(3D code data)
━━━━━━

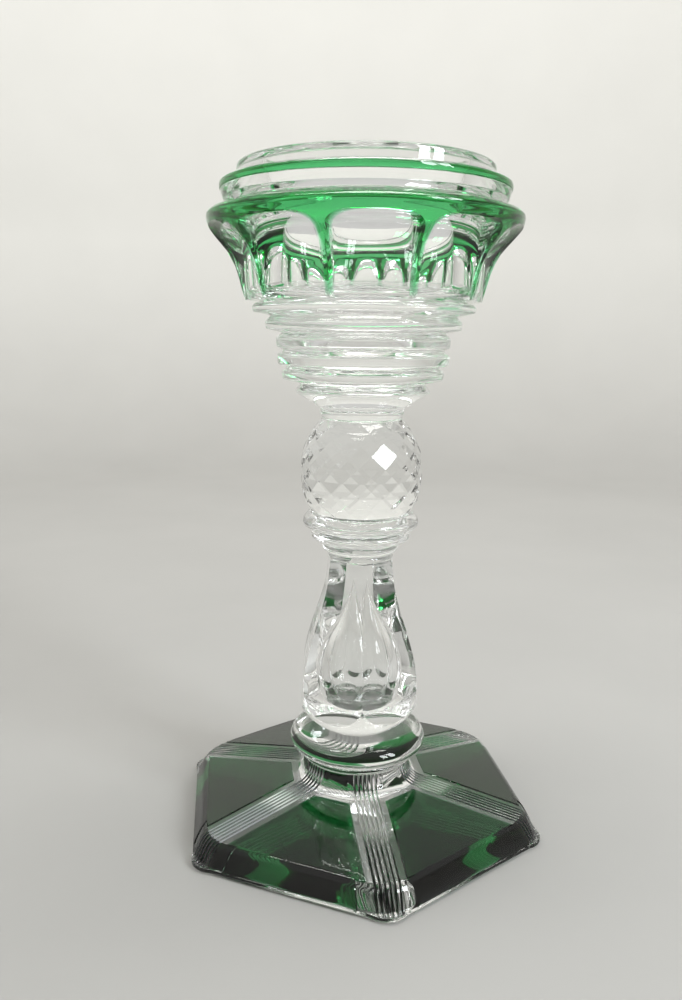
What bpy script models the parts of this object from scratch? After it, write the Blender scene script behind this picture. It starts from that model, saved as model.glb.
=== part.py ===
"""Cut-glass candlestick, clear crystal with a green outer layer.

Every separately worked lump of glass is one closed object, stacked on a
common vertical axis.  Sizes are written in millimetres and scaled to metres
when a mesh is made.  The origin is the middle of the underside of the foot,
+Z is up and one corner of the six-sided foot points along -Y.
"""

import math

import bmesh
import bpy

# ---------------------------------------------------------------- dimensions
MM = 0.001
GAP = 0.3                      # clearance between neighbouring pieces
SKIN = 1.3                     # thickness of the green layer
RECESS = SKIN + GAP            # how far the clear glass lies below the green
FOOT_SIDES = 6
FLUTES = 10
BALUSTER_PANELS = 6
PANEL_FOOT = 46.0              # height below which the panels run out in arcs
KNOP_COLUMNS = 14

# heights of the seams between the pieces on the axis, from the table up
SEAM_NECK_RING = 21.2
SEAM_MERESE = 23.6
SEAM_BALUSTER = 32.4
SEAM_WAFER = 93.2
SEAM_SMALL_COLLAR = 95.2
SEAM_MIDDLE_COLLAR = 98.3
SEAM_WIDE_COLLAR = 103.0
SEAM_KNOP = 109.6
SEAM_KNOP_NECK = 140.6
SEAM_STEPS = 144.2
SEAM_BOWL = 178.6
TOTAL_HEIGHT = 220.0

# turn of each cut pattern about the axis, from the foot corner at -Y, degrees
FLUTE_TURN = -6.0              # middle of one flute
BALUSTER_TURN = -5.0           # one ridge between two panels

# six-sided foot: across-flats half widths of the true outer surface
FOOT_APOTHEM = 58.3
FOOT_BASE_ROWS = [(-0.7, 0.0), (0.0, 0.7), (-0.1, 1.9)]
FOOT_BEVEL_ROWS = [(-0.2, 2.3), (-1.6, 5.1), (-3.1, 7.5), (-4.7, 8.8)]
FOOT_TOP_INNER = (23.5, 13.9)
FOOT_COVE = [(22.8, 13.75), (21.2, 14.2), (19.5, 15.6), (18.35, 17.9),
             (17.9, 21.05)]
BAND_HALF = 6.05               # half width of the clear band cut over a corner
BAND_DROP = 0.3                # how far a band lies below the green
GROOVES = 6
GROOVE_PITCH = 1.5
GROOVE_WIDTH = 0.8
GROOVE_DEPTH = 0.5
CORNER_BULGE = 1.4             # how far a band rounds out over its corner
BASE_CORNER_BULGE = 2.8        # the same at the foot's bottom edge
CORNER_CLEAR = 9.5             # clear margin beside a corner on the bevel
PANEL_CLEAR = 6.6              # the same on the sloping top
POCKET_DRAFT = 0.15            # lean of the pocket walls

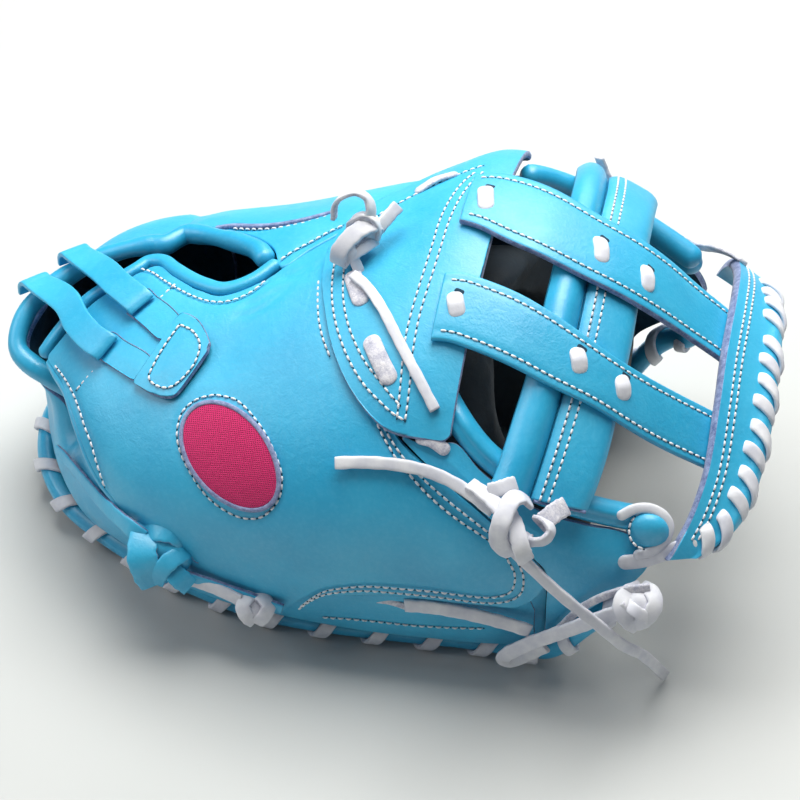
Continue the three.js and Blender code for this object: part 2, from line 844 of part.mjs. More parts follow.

━━━━━━

**WRITTEN TASK:**
Everything from the first line above through the line that contains "green outer layer." should be duplicated exactly, please, and nothing beyond it.

**TASK RESPONSE:**
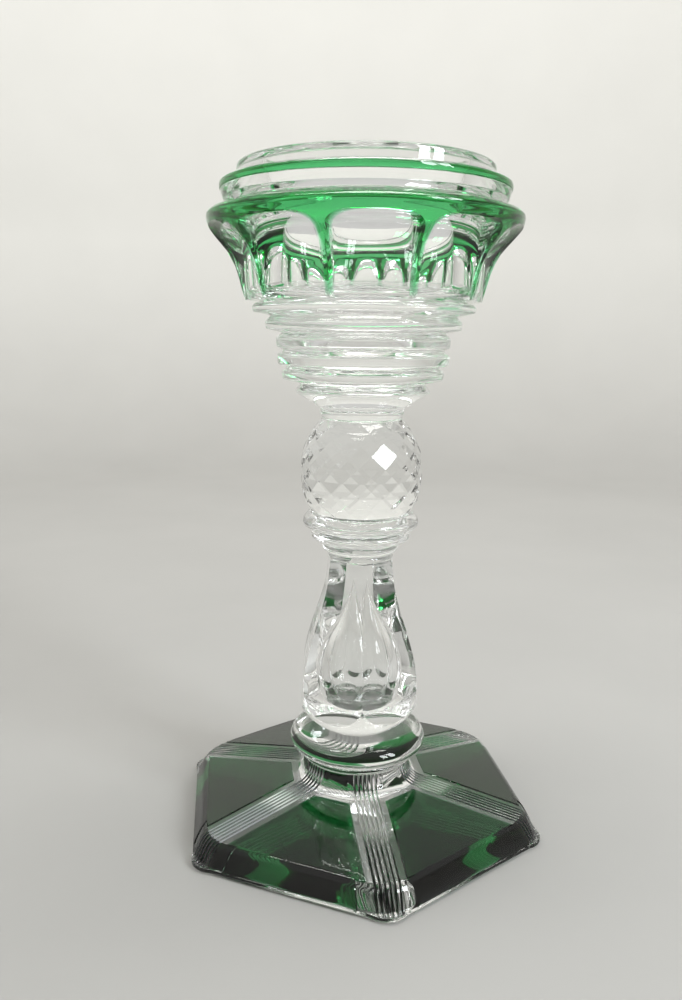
What bpy script models the parts of this object from scratch? After it, write the Blender scene script behind this picture. It starts from that model, saved as model.glb.
=== part.py ===
"""Cut-glass candlestick, clear crystal with a green outer layer.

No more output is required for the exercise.